# Internal resistance of non ideal current and voltage sources

Why is real current source represented with resistor parallel with the source, while in the real voltage source resistor is in series with the generator? Can you give me an example for this situations?

• Think a bit for yourself. Would a resistor in series with a current source change the current to the load at all? Would a resistor in parallel to a voltage source affect the voltage on the load? The reason for those resistances is to model that the sources are not ideal. In an ideal voltage source, the series resistance is zero. In an ideal current source, the parallel resistance is infinite. In a real voltage source, part of the voltage is wasted in its series resistance. In a real current source, part of the current is wasted going thru its internal resistance. Commented Apr 3, 2016 at 16:21
• @ClaudioAviChami: You should post that as an answer.
– Rev
Commented Apr 3, 2016 at 17:19
• Related (not a duplicate): electronics.stackexchange.com/q/137020/17387 Commented Sep 13, 2017 at 5:36

Think a bit for yourself. Would a resistor in series with a current source change the current to the load at all? Would a resistor in parallel to a voltage source affect the voltage on the load? The reason for those resistances is to model that the sources are not ideal. In an ideal voltage source, the series resistance is zero.

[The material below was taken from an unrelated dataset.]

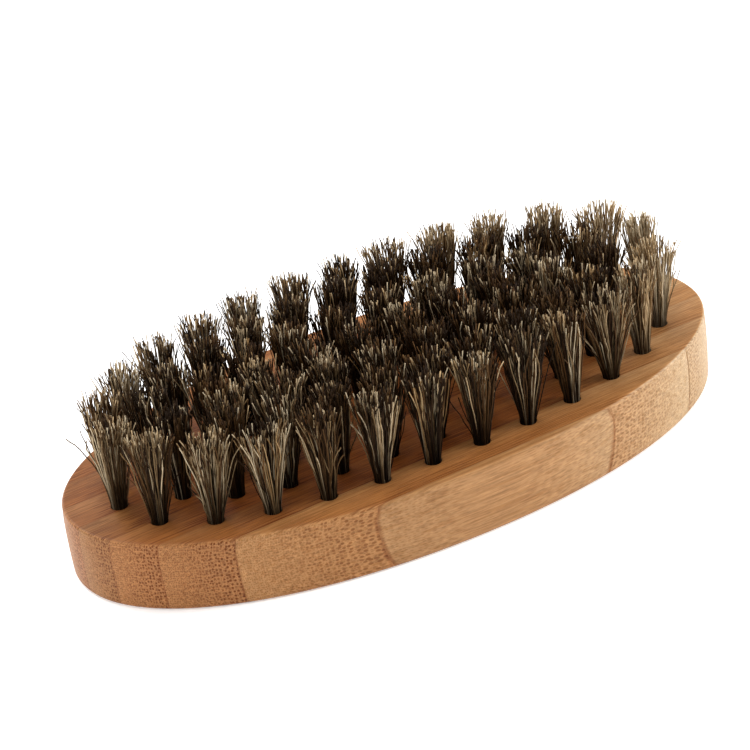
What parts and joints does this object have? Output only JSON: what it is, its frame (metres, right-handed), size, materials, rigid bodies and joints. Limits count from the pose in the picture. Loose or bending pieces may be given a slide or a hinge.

In an ideal current source, the parallel resistance is infinite. In a real voltage source, part of the voltage is wasted in its series resistance. In a real current source, part of the current is wasted going thru its internal resistance (which is in parallel, so that current is 'stolen' from the load).–

If you will convert a voltage source in series with a resistor to current source in parallel with the resistor (and vice versa) both will have same open terminal voltage and will have the exactly the same external current when the terminals are shorted. So you can take any of them interchangeably which suits you according to the problem.